-- START DATA PROVIDED --
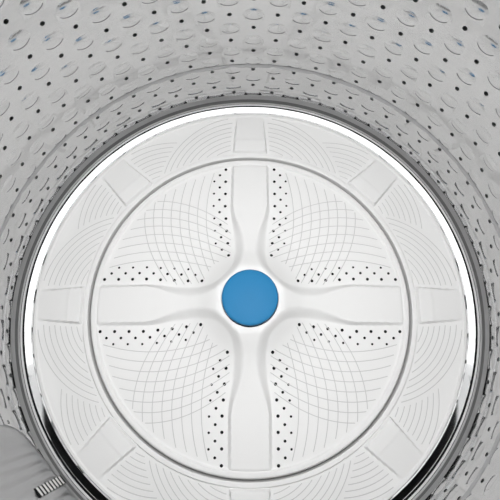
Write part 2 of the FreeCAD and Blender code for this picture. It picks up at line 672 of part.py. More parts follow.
def makePump():
    x = "pump_x"
    volute = rod("pump_volute", 31, 30, (x, -98, "pump_z"), "y")
    inlet = rod("pump_inlet", 16.5, 20, (x, -117, "pump_z"), "y")
    outlet = rod("pump_outlet", 11, 52, (f"{x} - 52", -84, "pump_z - 18"), "x")
    can = rod("pump_can", 26, 54, (x, -68, "pump_z"), "y")
    chamber = rod("pump_chamber", 24, 22, (x, -94, "pump_z"), "y")
    inletBore = rod("pump_inlet_bore", 12, 40, (x, -125, "pump_z"), "y")
    outletBore = rod("pump_outlet_bore", 7.5, 50, (f"{x} - 60", -84, "pump_z - 18"), "x")
    keep("drain_pump", cut("pump", join("pump_solid", volute, inlet, outlet, can), chamber, inletBore, outletBore))
    hub = rod("pump_hub", 6, 15, (x, -89, "pump_z"), "y")
    blades = [
        block("pump_blade_flat", (42, 12, 2), (f"{x} - 21", -87, "pump_z - 1")),
        block("pump_blade_upright", (2, 12, 42), (f"{x} - 1", -87, "pump_z - 21")),
    ]
    keep("pump_rotor", join("pump_wheel", hub, *blades))
    plate = block("pump_plate", (70, 6, "tub_floor + 6 - pump_z - 26"), (f"{x} - 35", -50, "pump_z + 26"))
    saddle = block("pump_saddle", (30, 40, 4), (f"{x} - 15", -62, "pump_z + 25"))
    clear = rod("pump_saddle_clear", 26, 90, (x, -100, "pump_z"), "y")
    keep("pump_bracket", cut("pump_hanger", join("pump_hanger_body", plate, saddle), clear))
    keep("sump_hose", shaped("hose", hoseShape()))


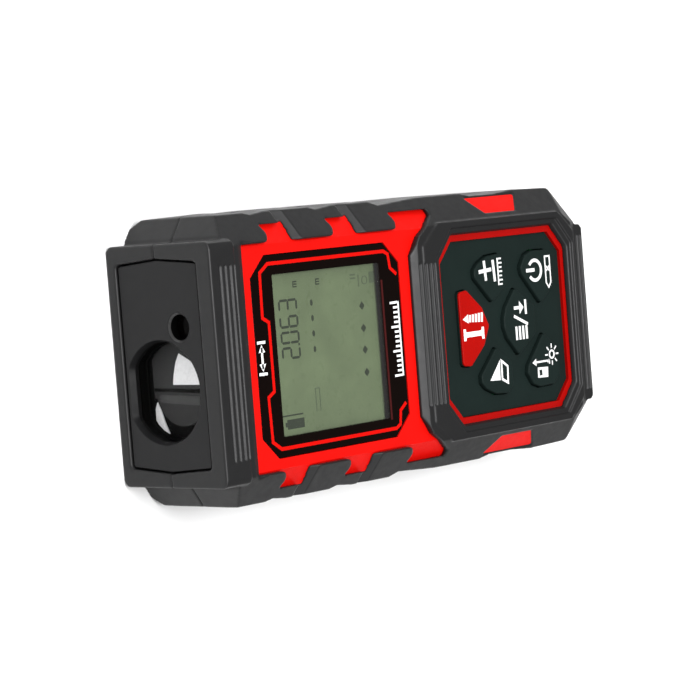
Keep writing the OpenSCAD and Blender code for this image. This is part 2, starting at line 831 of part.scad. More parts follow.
// The battery door, swinging on pegs at its rear end.
module battery_door() color([0.86, 0.05, 0.05]) {
    difference() {
        union() {
            block(-door_x + door_gap, door_x - door_gap, hinge_y, bay_front_y, back_z, door_top_z);
            translate([-door_x + door_gap, hinge_y, hinge_z]) rotate([0, 90, 0])
                cylinder(h = 2 * (door_x - door_gap), r = knuckle_r, $fn = round_n);
            // Snap lip at the free end, and two stiffening ribs.
            block(-4, 4, bay_front_y - 1.3, bay_front_y - 0.5, door_top_z - 0.1, door_top_z + 2.4);
            for (x = [-0.5, -9.9, 9.1]) block(x, x + 0.8, -44, -6, door_top_z - 0.1, door_top_z + 0.15);
        }
        // Grip lines at the free end.
        for (k = [0:3]) groove(-5 - 1.6 * k, 6, back_z);
    }
    translate([-door_x - 1.8, hinge_y, hinge_z]) rotate([0, 90, 0])
        cylinder(h = 2 * door_x + 3.6, r = peg_r, $fn = round_n);
}

// One AAA cell along Y with its button at y_button; way is 1 when the button faces +Y.
module cell(x, y_button, way) {
    y_can = y_button - way * 1;
    y_foot = y_button - way * cell_l;
    rod_y(x, cell_z, min(y_can, y_foot), max(y_can, y_foot), cell_d / 2);
    rod_y(x, cell_z, min(y_can - 0.01 * way, y_button), max(y_can - 0.01 * way, y_button), 1.9);
}

left_button_y = bay_front_y - contact_t;
right_button_y = bay_rear_y + contact_t;
module battery_cell_left() color([0.2, 0.35, 0.2]) cell(-cell_x, left_button_y, 1);
module battery_cell_right() color([0.2, 0.35, 0.2]) cell(cell_x, right_button_y, -1);

// Spring pressed between y0 and y1, wound about the cell's axis.
module coil_spring(x, y0, y1) {
    turns = 3;
    steps = 16;
    wire_r = 0.25;
    path = [
        for (i = [0:turns * steps])
            let (t = i / (turns * steps), a = 360 * i / steps, r = 3.2 - 1.2 * t)
            [x + r * cos(a), y0 + wire_r + 0.02 + (y1 - y0 - 2 * wire_r - 0.04) * t, cell_z + r * sin(a)]
    ];
    tube(path, wire_r, 8);
}

module battery_springs() color([0.8, 0.8, 0.82]) {
    coil_spring(-cell_x, bay_rear_y + contact_t, left_button_y - cell_l);
    translate([0, bay_front_y + bay_rear_y, 0]) mirror([0, 1, 0])
        coil_spring(cell_x, bay_rear_y + contact_t, bay_front_y + bay_rear_y - right_button_y - cell_l);
}

module front_contacts() color([0.8, 0.8, 0.82]) {
    for (s = [-1, 1])
        block(s * cell_x - 4, s * cell_x + 4, bay_front_y - contact_t, bay_front_y, 4.2, 12.4);
}

module rear_contact() color([0.8, 0.8, 0.82]) {
    block(-bay_x + 0.6, bay_x - 0.6, bay_rear_y, bay_rear_y + contact_t, 4.6, 12.4);
}

module housing_screws() color([0.3, 0.3, 0.32]) {
    for (p = screw_spots) screw(p[0], p[1], screw_seat_z, screw_head_r, screw_head_h, screw_r, 19, 0.7);
}

// Blank rating plate on the back.
module rating_label() color([0.8, 0.8, 0.8]) {
    block(-16, 16, 8, 36, back_z - 0.15, back_z);
}

front_shell();
rear_shell();
front_overmould();
rear_overmould();
nose_plate();
display_window();
window_gasket();
lcd_glass();
lcd_backlight();
lcd_frame();
lcd_connector();
keypad_mat();
measure_key();
units_key();
power_key();
memory_key();
area_key();
reference_key();
key_domes();
main_board();
board_chips();
board_passives();
board_screws();
buzzer();
optics_block();
receiver_lens();
lens_ring();
photodiode();
photodiode_board();
board_link_pins();
laser_barrel();
collimator_lens();
laser_diode();
emitter_window();
optics_screws();
battery_door();
battery_cell_left();
battery_cell_right();
battery_springs();
front_contacts();
rear_contact();
housing_screws();
rating_label();
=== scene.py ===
"""Looks of the laser distance meter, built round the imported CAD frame.

Places and sizes are in millimetres, and MM turns them into Blender's metres.
"""
import math

import bmesh
import bpy
import numpy
from mathutils import Matrix, Vector


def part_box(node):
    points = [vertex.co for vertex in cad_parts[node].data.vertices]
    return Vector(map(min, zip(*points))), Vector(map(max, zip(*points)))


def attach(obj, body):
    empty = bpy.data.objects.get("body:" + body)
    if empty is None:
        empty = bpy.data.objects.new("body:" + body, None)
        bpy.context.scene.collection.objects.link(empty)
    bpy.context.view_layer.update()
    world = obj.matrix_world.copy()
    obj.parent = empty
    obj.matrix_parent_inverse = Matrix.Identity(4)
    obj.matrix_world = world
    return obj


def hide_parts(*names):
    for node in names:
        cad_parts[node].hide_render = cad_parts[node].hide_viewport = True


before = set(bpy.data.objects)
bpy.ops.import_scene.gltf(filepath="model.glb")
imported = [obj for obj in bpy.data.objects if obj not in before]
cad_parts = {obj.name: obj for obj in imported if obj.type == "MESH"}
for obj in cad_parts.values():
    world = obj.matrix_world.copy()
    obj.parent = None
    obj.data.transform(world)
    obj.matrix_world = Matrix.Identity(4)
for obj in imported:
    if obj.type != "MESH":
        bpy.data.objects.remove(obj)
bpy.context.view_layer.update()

MM = 0.001
HOUSING = "housing"


# ---------------------------------------------------------------- geometry helpers

def box_mm(node):
    """Lowest and highest corner of a CAD node, in millimetres."""
    low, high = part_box(node)
    return Vector(low) / MM, Vector(high) / MM


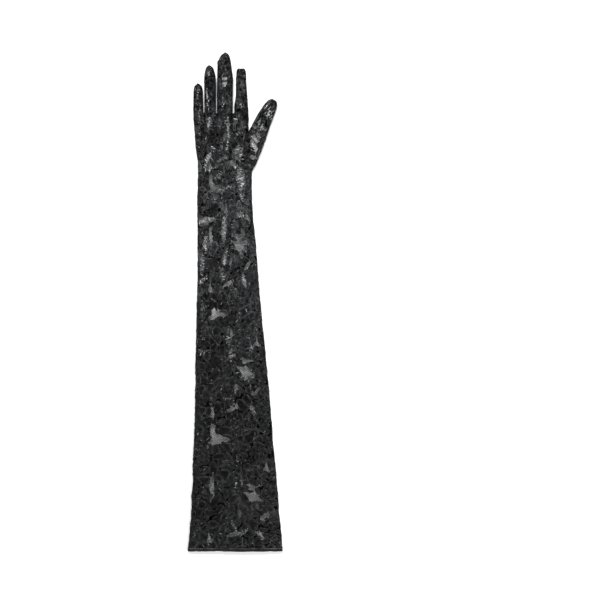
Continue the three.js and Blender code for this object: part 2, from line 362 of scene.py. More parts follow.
-- END DATA PROVIDED --
**SET EXERCISE**:
Every line that holds the word "from" should be extracted.

**CORRECT RESPONSE**:
from mathutils import Matrix, Vector
Continue the three.js and Blender code for this object: part 2, from line 362 of scene.py. More parts follow.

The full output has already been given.